ConSurf-DB is a database of pre-calculated ConSurf conservation profiles covering, in essence, all protein structures in the PDB . We present here a new release of the database which now covers 80,479 protein structures. Table 1 provides ConSurf-DB statistics. A ﬂowchart of the updated ConSurf-DB methodology is shown in Figure 1. A four-step procedure was used to construct ConSurf-DB: 1. The first step involved scanning of the PDB repository to generate a protein sequence list according to the PDB entry and chain ID. Non-redundant structures were extracted from the list using the PISCES webserver ; 2. A unique procedure was used for building an MSA for each protein, which balanced the need for sequence diversity while avoiding the inclusion of non-homologues as much as possible. For that we relied as much as possible on the SWISSPROT database , a small curated database of annotated proteins, and referred to the larger and noisier Uniref90 database  only when necessary. Initially a CS-BLAST  search against the SWISSPROT database was conducted with the goal of detecting at least 50 unique hits. In cases of failure to meet the threshold, we searched the Uniref90 database using CS-BLAST, and CSI-BLAST with 3 iterations. The list of collected homologues was subsequently filtered by coverage (minimum 80%), and sequence identity (between 60-95%). The remaining homologues were filtered again using CD-HIT with 90% sequence identity clustering threshold. The decision on whether to proceed with the search for homologues or abort and move to the next step was based on the number of sequences after filtration. An MSA of the homologues was constructed using MAFFT ; 3. Conservation calculation: the MSA was used to build a phylogenetic tree using the neighbor-joining algorithm  as implemented in the Rate4Site  program. Position-specific conservation scores were computed using the Bayesian algorithm  and JTT evolutionary substitution model ; 4. Results formatting: continuous conservation scores were divided into a discrete scale of nine grades for visualization, from the most variable positions (grade 1) colored turquoise, through intermediately conserved positions (grade 5) colored white, to the most conserved positions (grade 9) colored maroon. Finally, the conservation scores were projected on the protein structure and the MSA for visualization.

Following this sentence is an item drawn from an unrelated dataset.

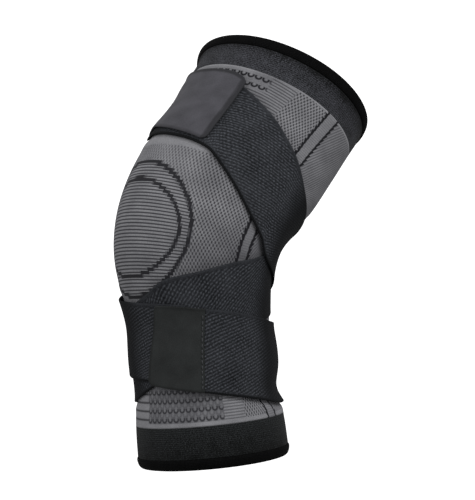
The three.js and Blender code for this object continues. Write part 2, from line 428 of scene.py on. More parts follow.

Figure 1. A ﬂowchart of the process used to construct ConSurf-DB. A four-step procedure was used: scanning the PDB, building MSA, calculating the conservation scores and formatting the results.
ConSurf-DB provides the biologist with a pre-calculated conservation profile of proteins of interest, allowing instantaneous initial evaluation of the results. An advanced homologues selection process was used, designed to improve over ordinary ConSurf runs with default parameters. This makes ConSurf-DB a preferred tool for initial investigation of proteins. Additionally, ConSurf-DB is linked to other databases and interactive tools. One example is Proteopedia , where the ConSurf-DB colored structure can be visualized interactively in Jmol on the same page with the structure publication title and abstract, identification of ligands and non-standard residues, and other information. Other examples are the PDBsum  and MarkUs , a server to navigate sequence-structure-function space. Please note: convenient as ConSurf-DB is, it is important to remember that it should be possible to further improve the results for a particular protein of interest with the use of tailor-made procedures for homologues detection, manual selection of homologues (made easy in the ConSurf web-server), as well as other means to reconstruct the alignment or phylogeny.